Last updated: July 21, 2022
The MADAR corpus is a collection of parallel sentences covering the Arabic dialects of 25 Arab cities, in addition to English, French, and MSA. In this article I will show how this database can be used for learners of Arabic dialects.
MADAR – a collection of Arabic dialects from 25 Arab cities Hide
- How can you access the database?
- How can this database be useful for Arabic learners?
- Which 25 cities are covered?
- How to download the corpus data
- Other corpus data for Arabic
- Collection for Modern Standard Arabic including Egyptian Arabic
- The OPUS project
In Arabic, مَدار means axis, center but also orbit. MADAR, however, is an acronym and stands for Multi Arabic Dialect Applications and Resource.
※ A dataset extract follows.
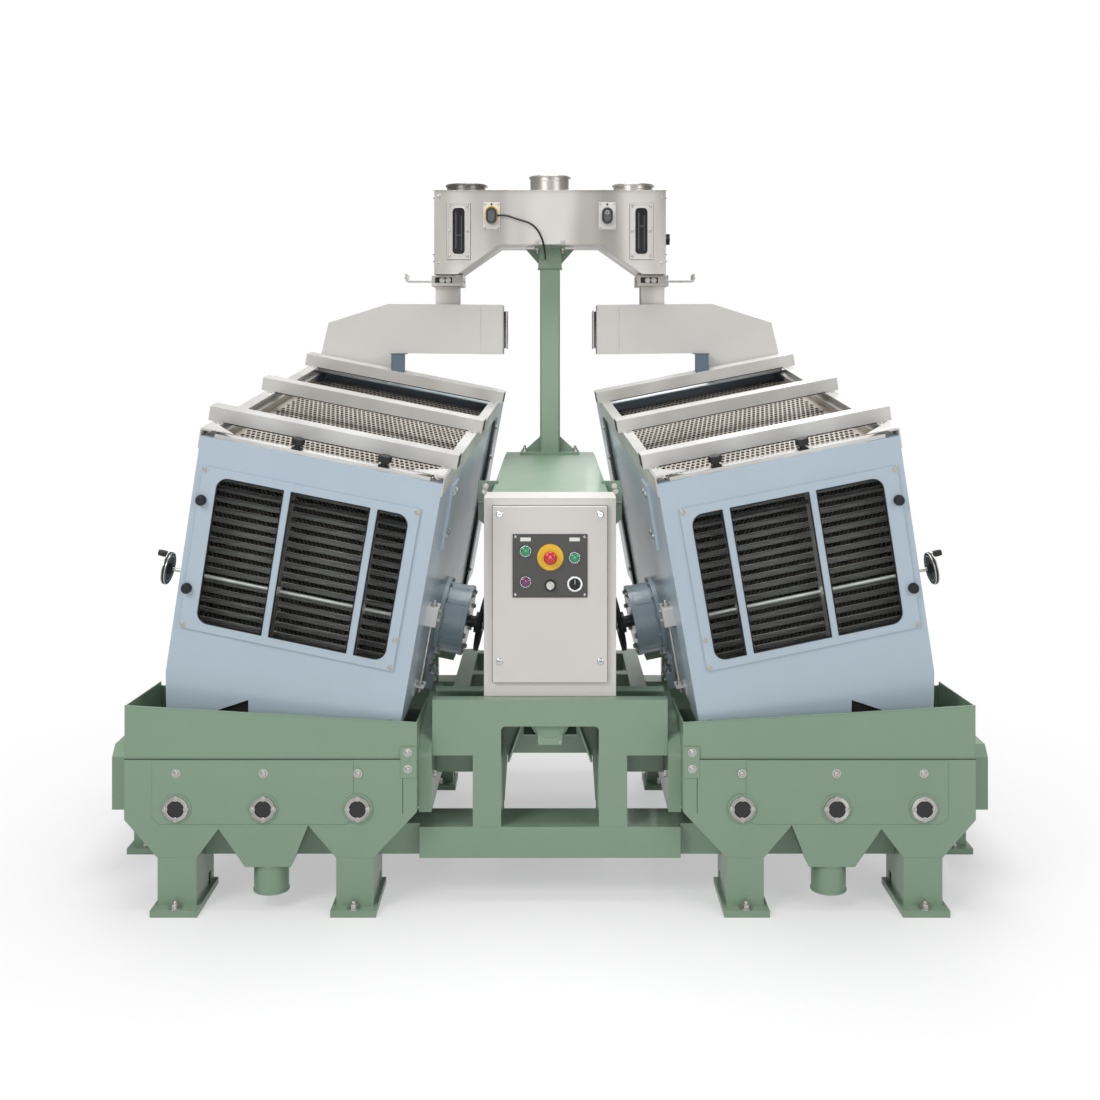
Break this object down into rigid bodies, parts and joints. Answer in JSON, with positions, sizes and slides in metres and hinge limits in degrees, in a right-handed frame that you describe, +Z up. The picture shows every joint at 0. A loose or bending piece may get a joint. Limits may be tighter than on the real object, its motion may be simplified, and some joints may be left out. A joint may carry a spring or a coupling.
{
  "type": "paddy separator",
  "caption": "Twin-deck paddy separator: leaning rocking tray decks, central control cabinet, overhead feeder bridge and windowed outlet hoppers.",
  "frame": {"origin": "centre of the machine's footprint on the floor", "axes": "+X to the machine's right seen from the front, +Y to the rear, +Z up"},
  "size_m": [2.876, 1.703, 2.411],
  "materials": {
    "black_plastic": "moulded black plastic",
    "brushed_alloy": "brushed aluminium",
    "cable_skin": "black cable sheath",
    "cast_drum": "painted casting",
    "chrome_ring": "polished ring",
    "clear_pane": "clear sheet",
    "green_plastic": "glossy green plastic",
    "painted_cabinet": "fine-textured light grey powder coat",
    "painted_dark": "satin dark grey paint",
    "painted_deck": "semi-gloss pale blue-grey paint",
    "painted_frame": "semi-gloss sage green paint",
    "painted_hood": "satin warm light grey paint",
    "red_plastic": "glossy red plastic",
    "stainless": "brushed stainless steel",
    "tray_sheet": "dimpled steel sheet, slightly tanned",
    "violet_plastic": "glossy purple-red plastic",
    "white_plastic": "glossy white plastic",
    "zinc_steel": "zinc plated steel"
  },
  "bodies": {
    "frame": {"front_frame": "painted_frame", "base_beams": "painted_frame", "cheeks": "painted_frame", "legs": "painted_frame", "frame_bolts": "zinc_steel", "left_hopper": "painted_frame", "right_hopper": "painted_frame", "hopper_covers": "painted_frame", "sight_glass_rings": "stainless", "sight_glass_lenses": "clear_pane", "bed_frames": "painted_frame", "drive_motor": "painted_frame", "pedestal": "painted_frame", "cabinet_body": "painted_cabinet", "mast": "painted_frame", "feeder_casing": "stainless", "feeder_windows": "clear_pane", "inlet_spigots": "stainless", "level_sensors": "black_plastic", "sensor_cable": "cable_skin"},
    "left_deck": {"left_deck_casing": "painted_deck", "left_window_cover": "painted_deck", "left_window_pane": "clear_pane", "left_trays": "tray_sheet", "left_top_frame": "brushed_alloy", "left_deck_knobs": "black_plastic", "left_inlet_hood": "painted_hood", "left_drive_drum": "cast_drum", "left_side_fittings": "painted_deck"},
    "left_front_rocker_body": {"left_front_rocker": "painted_dark"},
    "left_rear_rocker_body": {"left_rear_rocker": "painted_dark"},
    "left_drive_shaft_body": {"left_drive_shaft": "painted_dark"},
    "left_spindle_body": {"left_spindle": "zinc_steel"},
    "left_dividers_body": {"left_dividers": "stainless"},
    "left_slide_gate_body": {"left_slide_gate": "stainless"},
    "right_deck": {"right_deck_casing": "painted_deck", "right_window_cover": "painted_deck", "right_window_pane": "clear_pane", "right_trays": "tray_sheet", "right_top_frame": "brushed_alloy", "right_deck_knobs": "black_plastic", "right_inlet_hood": "painted_hood", "right_drive_drum": "cast_drum", "right_side_fittings": "painted_deck"},
    "right_front_rocker_body": {"right_front_rocker": "painted_dark"},
    "right_rear_rocker_body": {"right_rear_rocker": "painted_dark"},
    "right_drive_shaft_body": {"right_drive_shaft": "painted_dark"},
    "right_spindle_body": {"right_spindle": "zinc_steel"},
    "right_dividers_body": {"right_dividers": "stainless"},
    "right_slide_gate_body": {"right_slide_gate": "stainless"},
    "star_knob_body": {"star_knob": "black_plastic"},
    "door": {"cabinet_door": "painted_cabinet", "control_panel": "painted_dark", "door_fittings": "chrome_ring"},
    "start_button_body": {"start_button": "green_plastic"},
    "feed_button_body": {"feed_button": "green_plastic"},
    "stop_button_body": {"stop_button": "violet_plastic"},
    "stop_mushroom_body": {"stop_mushroom": "red_plastic"},
    "key_switch_body": {"key_switch": "white_plastic"},
    "rotary_switch_body": {"rotary_switch": "black_plastic"}
  },
  "joints": [
    {"name": "left_front_rocker_swing", "type": "hinge", "parent": "frame", "child": "left_front_rocker_body", "pos_m": [-0.81331, -0.2234, 0.55143], "axis": [0.9798, -0.0599, -0.1908], "range_deg": [-6, 6], "stiffness_Nm_per_rad": 12000, "springref_deg": 0.37},
    {"name": "left_deck_rock", "type": "hinge", "parent": "left_front_rocker_body", "child": "left_deck", "pos_m": [-0.7954, -0.20574, 0.63785], "axis": [0.9798, -0.0599, -0.1908], "range_deg": [-6, 6]},
    {"name": "left_rear_rocker_swing", "type": "hinge", "parent": "frame", "child": "left_rear_rocker_body", "pos_m": [-0.74896, 0.50684, 0.65253], "axis": [0.9798, -0.0599, -0.1908], "range_deg": [-6, 6]},
    {"name": "left_shaft_spin", "type": "hinge", "parent": "left_deck", "child": "left_drive_shaft_body", "pos_m": [-0.33773, -0.12342, 0.77668], "axis": [0.9798, -0.0599, -0.1908], "continuous": true},
    {"name": "left_spindle_turn", "type": "hinge", "parent": "left_deck", "child": "left_spindle_body", "pos_m": [-0.76432, -0.69786, 0.95199], "axis": [0.9798, -0.0599, -0.1908], "range_deg": [-1800, 1800]},
    {"name": "left_divider_shift", "type": "slide", "parent": "left_deck", "child": "left_dividers_body", "axis": [0.9798, -0.0599, -0.1908], "range_m": [-0.0301, 0.0301]},
    {"name": "left_slide_gate_travel", "type": "slide", "parent": "frame", "child": "left_slide_gate_body", "axis": [1, 0, 0], "range_m": [0, 0.09]},
    {"name": "right_front_rocker_swing", "type": "hinge", "parent": "frame", "child": "right_front_rocker_body", "pos_m": [0.81331, -0.2234, 0.55143], "axis": [0.9798, 0.0599, 0.1908], "range_deg": [-6, 6], "stiffness_Nm_per_rad": 12000, "springref_deg": 0.37},
    {"name": "right_deck_rock", "type": "hinge", "parent": "right_front_rocker_body", "child": "right_deck", "pos_m": [0.7954, -0.20574, 0.63785], "axis": [0.9798, 0.0599, 0.1908], "range_deg": [-6, 6]},
    {"name": "right_rear_rocker_swing", "type": "hinge", "parent": "frame", "child": "right_rear_rocker_body", "pos_m": [0.74896, 0.50684, 0.65253], "axis": [0.9798, 0.0599, 0.1908], "range_deg": [-6, 6]},
    {"name": "right_shaft_spin", "type": "hinge", "parent": "right_deck", "child": "right_drive_shaft_body", "pos_m": [0.33773, -0.12342, 0.77668], "axis": [0.9798, 0.0599, 0.1908], "continuous": true},
    {"name": "right_spindle_turn", "type": "hinge", "parent": "right_deck", "child": "right_spindle_body", "pos_m": [0.76432, -0.69786, 0.95199], "axis": [0.9798, 0.0599, 0.1908], "range_deg": [-1800, 1800]},
    {"name": "right_divider_shift", "type": "slide", "parent": "right_deck", "child": "right_dividers_body", "axis": [0.9798, 0.0599, 0.1908], "range_m": [-0.0301, 0.0301]},
    {"name": "right_slide_gate_travel", "type": "slide", "parent": "frame", "child": "right_slide_gate_body", "axis": [-1, 0, 0], "range_m": [0, 0.09]},
    {"name": "star_knob_turn", "type": "hinge", "parent": "frame", "child": "star_knob_body", "pos_m": [0.468, 0.61705, 2.16], "axis": [1, 0, 0], "range_deg": [-360, 360]},
    {"name": "door_swing", "type": "hinge", "parent": "frame", "child": "door", "pos_m": [-0.181, -0.63495, 0.949], "axis": [0, 0, -1], "range_deg": [0, 90]},
    {"name": "start_button_press", "type": "slide", "parent": "door", "child": "start_button_body", "axis": [0, 1, 0], "range_m": [0, 0.004], "stiffness_N_per_m": 500},
    {"name": "feed_button_press", "type": "slide", "parent": "door", "child": "feed_button_body", "axis": [0, 1, 0], "range_m": [0, 0.004], "stiffness_N_per_m": 500},
    {"name": "stop_button_press", "type": "slide", "parent": "door", "child": "stop_button_body", "axis": [0, 1, 0], "range_m": [0, 0.004], "stiffness_N_per_m": 500},
    {"name": "stop_mushroom_press", "type": "slide", "parent": "door", "child": "stop_mushroom_body", "axis": [0, 1, 0], "range_m": [0, 0.005], "stiffness_N_per_m": 500},
    {"name": "key_switch_turn", "type": "hinge", "parent": "door", "child": "key_switch_body", "pos_m": [0.001, -0.65045, 0.978], "axis": [0, 1, 0], "range_deg": [0, 90]},
    {"name": "rotary_switch_turn", "type": "hinge", "parent": "door", "child": "rotary_switch_body", "pos_m": [0.0777, -0.65045, 0.9825], "axis": [0, 1, 0], "range_deg": [-45, 45]}
  ],
  "couplings": [
    {"joint": "left_deck_rock", "follows": "left_front_rocker_swing", "ratio": -1},
    {"joint": "left_rear_rocker_swing", "follows": "left_front_rocker_swing", "ratio": 1},
    {"joint": "left_divider_shift", "follows": "left_spindle_turn", "m_per_rad": 0.00095493},
    {"joint": "right_deck_rock", "follows": "right_front_rocker_swing", "ratio": -1},
    {"joint": "right_rear_rocker_swing", "follows": "right_front_rocker_swing", "ratio": 1},
    {"joint": "right_divider_shift", "follows": "right_spindle_turn", "m_per_rad": 0.00095493}
  ]
}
The goal of MADAR is to create a unified framework for Arabic dialects which could also be used for Machine Translation.
There are two datasets:
- Corpus-26: a set of 2,000 sentences which were translated to 25 city dialects (each of these sentences has 25 corresponding parallel translations), in addition to MSA.
- Corpus-6: a set of 12,000 sentences translated to the dialects of five selected cities: Doha, Beirut, Cairo, Tunis, and Rabat, in addition to MSA.
Unfortunately, the English or French translations are not publicly available. The authors state copyright restrictions.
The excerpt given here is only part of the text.